After exchanging pleasantries (threatening to kill them), the Brotherhood take Arya, Gendry and Hot Pie for a warm meal. But they have a prisoner who recognises the "Stark bitch" - Gregor's younger brother, Sandor (Rory McCann)...Joffrey's ex-Hound.


Joff and Marg
King Joffrey (Jack Gleeson) is by far the best thing about Game of Thrones. It's his voice, those eyelashes. Every bit of him is annoying. He's performed a near-impossible task - rising above the character in the books.

The writers seem to agree. The highlight of season two was, strangely enough, the part that departed most heavily from the source material - the relationship between Arya Stark and Tywin Lannister (in a series of - you guessed it! - duologues). Joffrey and Margery (Natalie Dormer) are gifted a similar scene together in Dark Wings, Dark Words. Neither has a character viewpoint in the books (each chapter is written from a different perspective), making their interactions alone completely separate from Martin's writing.

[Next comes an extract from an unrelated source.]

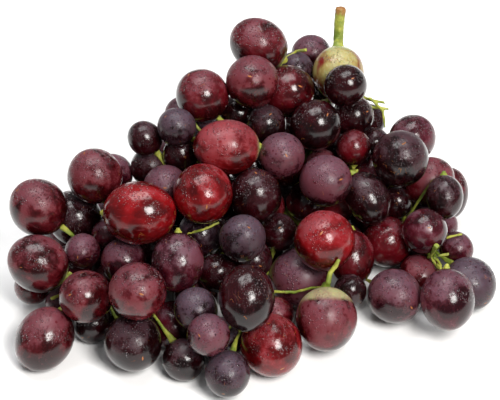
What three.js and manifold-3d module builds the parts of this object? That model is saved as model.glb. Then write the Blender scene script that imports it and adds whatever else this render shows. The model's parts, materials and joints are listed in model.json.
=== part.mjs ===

Again, Gleeson perfectly captures the awkwardness of Joffrey ("I'm going on a hunting trip"), while unlocking something deeper and darker within him also. He intimidates Margery, inquiring whether she slept with Renly Baratheon, a crossbow in his lap. Initially, Margery seems unsettled, but she plays the Game well. She reveals Renly's homosexuality and supports Joffrey's idea to make it illegal - despite knowing her brother, Loras (Finn Jones), was his lover. Then she slips alongside Joffrey, her fingers resting on his bow's shaft. "Do you want to hold it?" he asks with both excitement and nerves, his eyes occasionally glancing at Margery's cleavage.

Then comes the dark stuff. Positioning himself behind her as she lifts the crossbow, like some medieval version of Ghost, Margery imagines killing with it...and whether Joffrey would like to watch. His sneer rises up like an erection. Remember when he got two whores to torture each other back in season two? Of course he would.